Wednesday, August 1, 2012

Create Your Own Happiness


In 1984 I relocated from Seattle to Los Angeles to take a promotion at work.  It was a great opportunity, so I took a risk and made the move even though I didn’t know anyone in LA. 

What happened?  HATED IT!!!!  I arrived New Years Eve, 1984 and lived the first month in a corporate apartment at Marina del Rey.  After work I walked around the boats and just cried.  Everything was concrete, and I was so lonely.

I found a cute little apartment near Redondo Beach, but my job wasn’t going well.  That “big” raise I got didn’t cover the increased cost of living.  And the heat!  I’m a Northwest girl.  Anything over 75 is just too hot for me.  The daily 2 hour commute to downtown LA in a VW Beetle with no air conditioning was hell.  I started actively hating everything – my job, my life, myself.

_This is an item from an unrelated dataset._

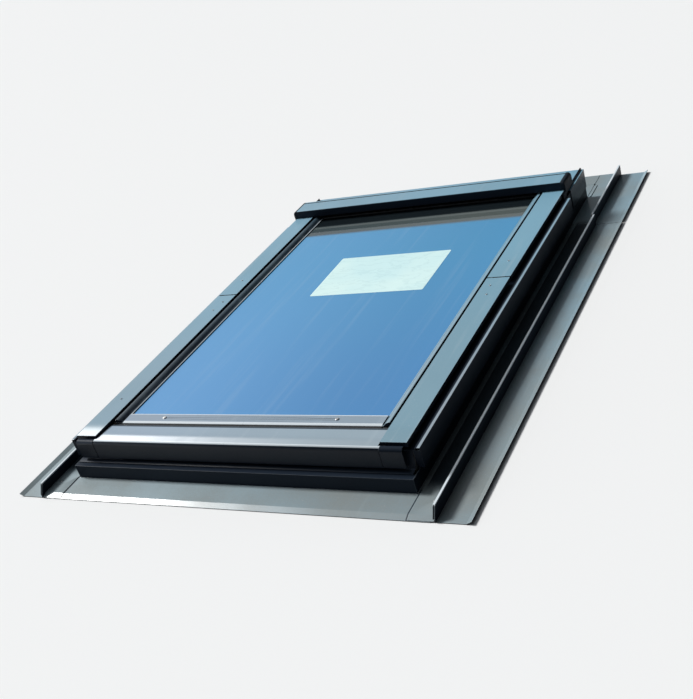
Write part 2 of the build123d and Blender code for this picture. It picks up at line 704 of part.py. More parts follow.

On New Years Day, 1986 I sat down with my journal and took stock.  At the end of year one, I was a mess.  All I wanted was to go home.  But a little voice inside said, are you really such a quitter?  Have you really tried to like it here?  The answer was no.

I made a conscious decision that day to make an effort to make the most of my situation and be happy.  The bargain I struck was that I’d really try, and if on January 1, 1987 I was still miserable, I could pack up and go home.  Until then, I had to make an honest effort to find the good in my life.

I loved living near the beach, so I walked and jogged along the bike path.  I sought out friends, even if they lived an hour away.  I joined the LA County Art Museum, and went to concerts at the Greek Theater even by myself.  I reached out to a woman who lived nearby and worked in my department.  Hope and I are still close, and I miss her every day. 

At the end of my second year in LA my life wasn’t my dream come true, but I experienced firsthand the power and possibility of taking responsibility for my own happiness. 

Here’s the secret:  happiness comes from inside – you own it.  It doesn’t come to you or find you from outside things and circumstances.   

I have a little plaque on my desk that says:  "Life isn’t about finding yourself.  Life is about creating yourself."  Same thing with happiness.   Happiness doesn’t find you.  You create it for yourself.

If you’re waiting for Mr/Ms Right to make you happy, you’ll wait a lifetime.  If you’re waiting to find your dream job so you can be happy at work, your career will be drudgery.  Let’s face it.  When you’re miserable, everything sucks.  It’s when you’re happy that you will attract a great partner and can appreciate what they have to offer.  When you’re happy you have the self esteem to create your dream job.

It's not a chicken and egg thing.  If you’re not happy today, try this:  decide to be happy and then implement daily practices that help you break the cycle of your glass half-empty outlook.  

Does this sound woo woo?   It is!  And it works.  Are you saying, yeah, Pam, I know this already – this is nothing new.  My response is, yes, this is common sense.  But if you’re not happy ask yourself:  what are you actually doing about it?  What daily actions are you taking?  Or are you sitting back with your arms crossed waiting to feel happy?

Start with small, everyday actions.  Here are some ideas (even for you macho guys):

Practice gratitude.   My fellow Toastmaster, Brett Dupree, had a great quote at our Kirkland Eclectics meeting last week:  “Celebrate the little things in your life, and your life will become one big party. “ So, party on!  Soon you’ll have bigger things to celebrate.

Mantras and positive self talk.  Here’s a great mantra from Fabienne Frederickson of Client Attraction:  “I did not wake up this morning to be mediocre.”  Find a mantra that works for you, write it down and look at it at least twice a day. 

When you catch yourself saying something negative to or about yourself, even inside your head, stop and say something positive instead.  If you don’t like what you see in the mirror, say:  my eyebrows look fabulous today!  Say anything positive you can think of, no matter how trivial it seems.  The key is positive self-talk.
 
Get those endorphins flowing.  Do things that get you moving and lift your mood like walking, yoga, or kickboxing.  Do whatever works for you and whatever you’ll do consistently.

Make the commitment.  If you’ve got a shitty outlook, acknowledge it and take responsibility for creating something better.  It will take persistent and consistent action, but when your mind is in a better place and your outlook is sunnier, you’ll find that your dream partner/job/life begins to come into being.  Embrace and enjoy.  

1 comment:

  1. Pam thanks for sharing your fascinating story that does such a great job illustrating your points about happiness. Feeling gratitude for having read this. Happiness is truly all in perspective.